Job: Look in the data below for the line that contains "Reconstruct the object". Copy that line and the remaining lines exactly.

Records with modeling code:
>>>>>

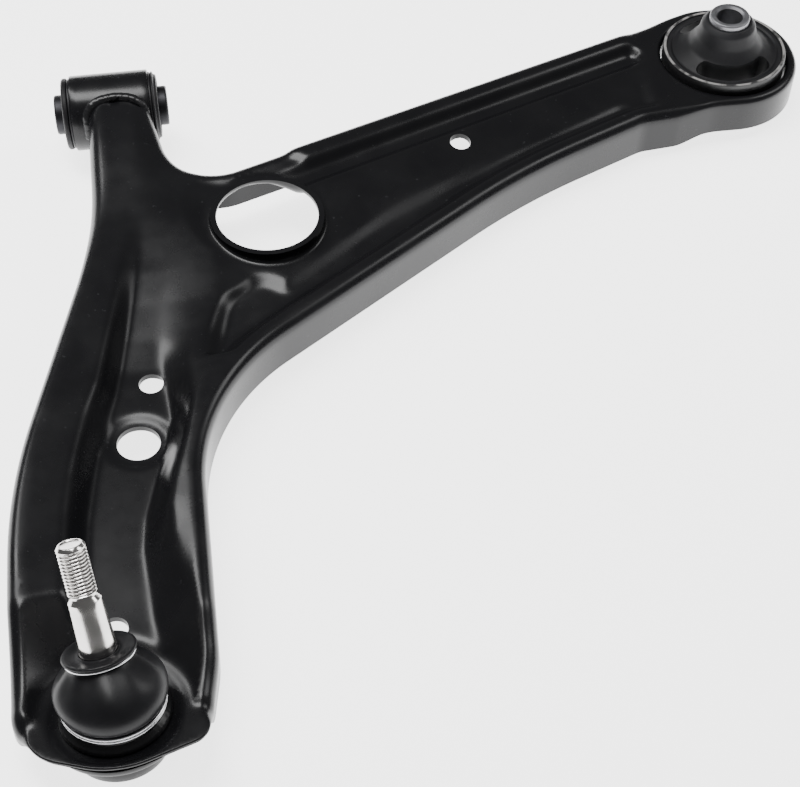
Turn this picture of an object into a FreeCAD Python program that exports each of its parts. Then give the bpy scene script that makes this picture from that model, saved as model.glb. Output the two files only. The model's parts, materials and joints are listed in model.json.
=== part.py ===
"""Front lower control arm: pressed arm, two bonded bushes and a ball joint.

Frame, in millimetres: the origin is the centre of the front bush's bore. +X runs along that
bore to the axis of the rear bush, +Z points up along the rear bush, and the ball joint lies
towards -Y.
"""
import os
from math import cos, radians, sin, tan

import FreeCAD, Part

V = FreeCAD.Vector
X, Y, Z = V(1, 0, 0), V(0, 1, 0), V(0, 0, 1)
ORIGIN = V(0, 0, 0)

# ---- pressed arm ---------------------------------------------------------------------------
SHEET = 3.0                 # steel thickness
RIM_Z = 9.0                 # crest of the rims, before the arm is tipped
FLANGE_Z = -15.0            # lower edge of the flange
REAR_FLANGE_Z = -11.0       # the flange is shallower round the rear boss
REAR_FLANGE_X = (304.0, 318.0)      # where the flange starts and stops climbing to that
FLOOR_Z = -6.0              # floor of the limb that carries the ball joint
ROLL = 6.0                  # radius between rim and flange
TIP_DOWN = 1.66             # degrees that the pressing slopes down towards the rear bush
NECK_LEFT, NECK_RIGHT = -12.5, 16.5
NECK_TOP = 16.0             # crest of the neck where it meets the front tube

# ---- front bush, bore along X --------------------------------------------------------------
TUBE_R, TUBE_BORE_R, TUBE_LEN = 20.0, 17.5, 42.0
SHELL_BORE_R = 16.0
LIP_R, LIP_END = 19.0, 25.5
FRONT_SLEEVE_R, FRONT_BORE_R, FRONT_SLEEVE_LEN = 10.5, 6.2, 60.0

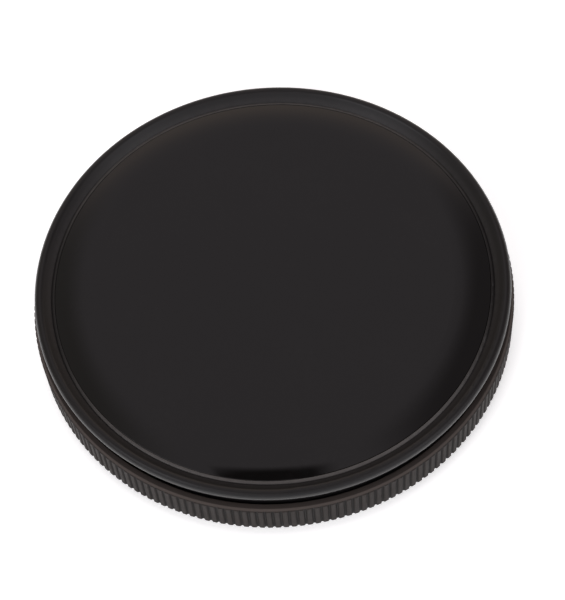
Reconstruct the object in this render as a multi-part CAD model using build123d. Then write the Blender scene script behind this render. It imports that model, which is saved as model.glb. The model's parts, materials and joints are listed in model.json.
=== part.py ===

<<<<<

Output:
Reconstruct the object in this render as a multi-part CAD model using build123d. Then write the Blender scene script behind this render. It imports that model, which is saved as model.glb. The model's parts, materials and joints are listed in model.json.
=== part.py ===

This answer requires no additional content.